The Writer’s Block Presents: Writer’s Block




Many, many writers have had those moments where they’re staring at a blank page and thinking, I can’t think of a single thing to write. I may never have another creative idea again in my lifetime. Maybe it’s followed by, Boy, I sure could go for a chocolate chip muffin (as I am thinking as I type this). I can’t tell you these moments are easily fixed. I can tell you you’re not alone.

When faced with such a crisis, the best advice I’ve ever received is to do something else. Anything else. Push your chair away from that screen and find a different activity, preferably something creative or physical, to give your mind a break. If you like to paint, paint.

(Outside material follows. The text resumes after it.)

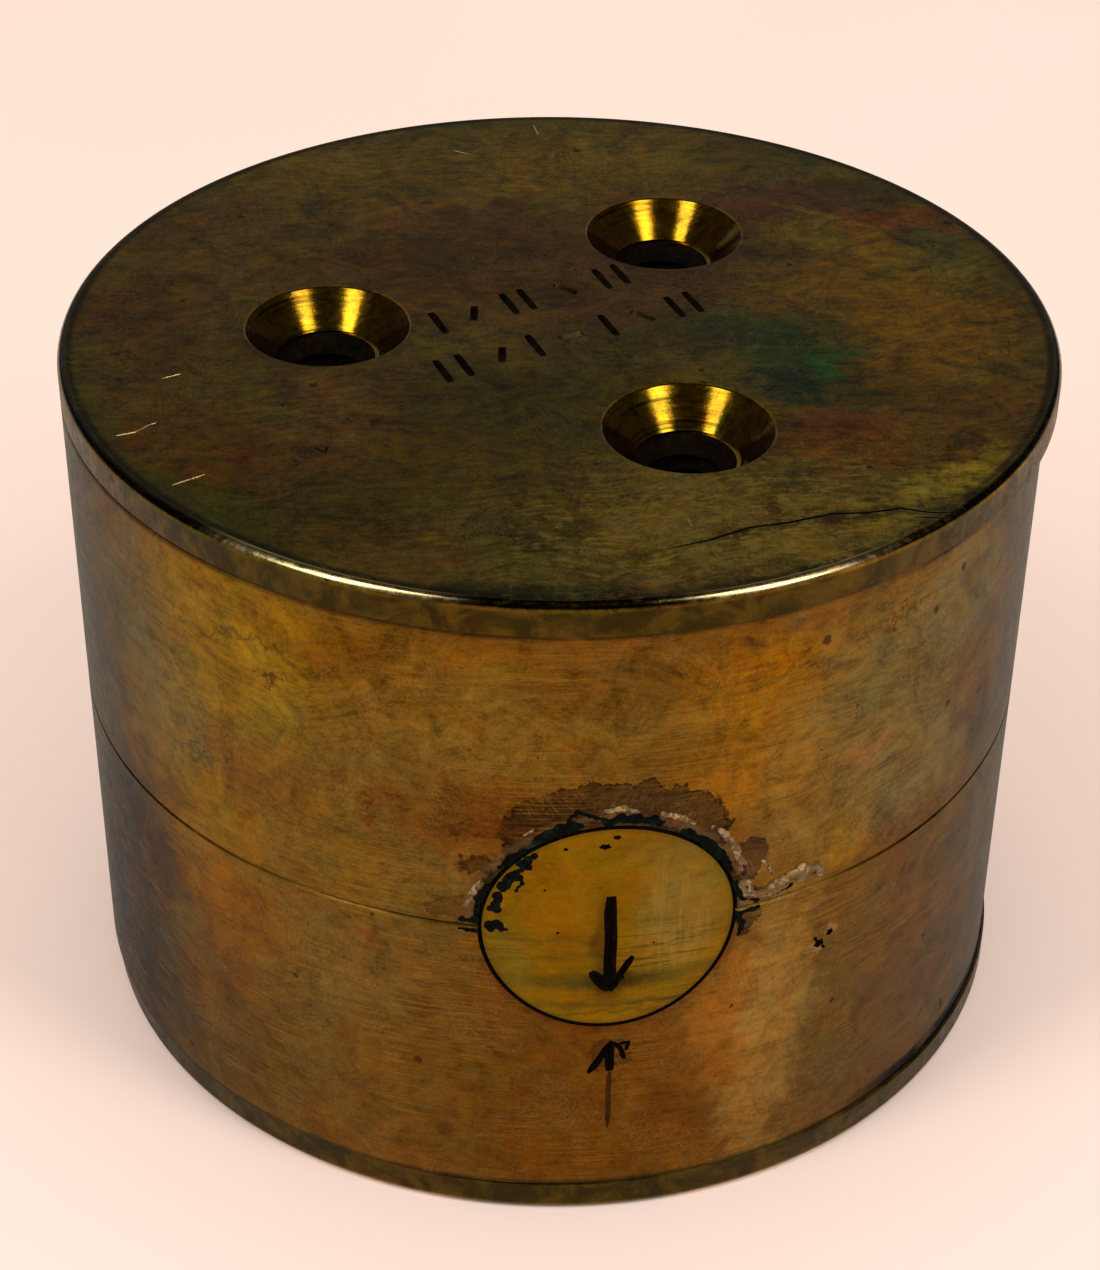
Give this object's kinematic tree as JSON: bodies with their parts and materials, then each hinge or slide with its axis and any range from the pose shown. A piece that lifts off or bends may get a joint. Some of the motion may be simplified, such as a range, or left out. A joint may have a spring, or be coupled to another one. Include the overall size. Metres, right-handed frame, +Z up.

If you’ve been meaning to plant a small vegetable garden, now’s the time. Is your wrist sore because you don’t have the proper carpal support for your computer mouse? Break out that sewing kit and get to stitching a small wrist pillow. Bake a dozen chocolate chip muffins from scratch, then send me some. Do anything . . . other than write.

You’ll likely find your mind will wander during these activities. For example, I hate sewing, but my wrist was shooting stabby “I need some support here” pains up my arm, which really just added insult to the injury of feeling like I’d never have a creative idea again as long as I lived. I cut up an old pillowcase and filled it with dry rice. I sewed it by hand, on purpose, just so it would take longer, and give my mind time to wander. Right around the time I was stuffing the rice in, grain by grain, my husband asked what I’d be making for dinner. Within five minutes, I had the germ of a story idea, about a disgruntled housewife who stabs her husband in the eye with a large sewing needle. She then dismembers the corpse, stuffs the pieces into a roasting pan, and sets the oven to “self-cleaning.” Had I not forced myself to take a break from the computer, this never would’ve happened.

Don’t force the words to come. Take a break. You’ll be pleased to find inspiration can grow from the most ordinary things.

See? A wrist support can also work as creative therapy.

See? A wrist support can also work as creative therapy.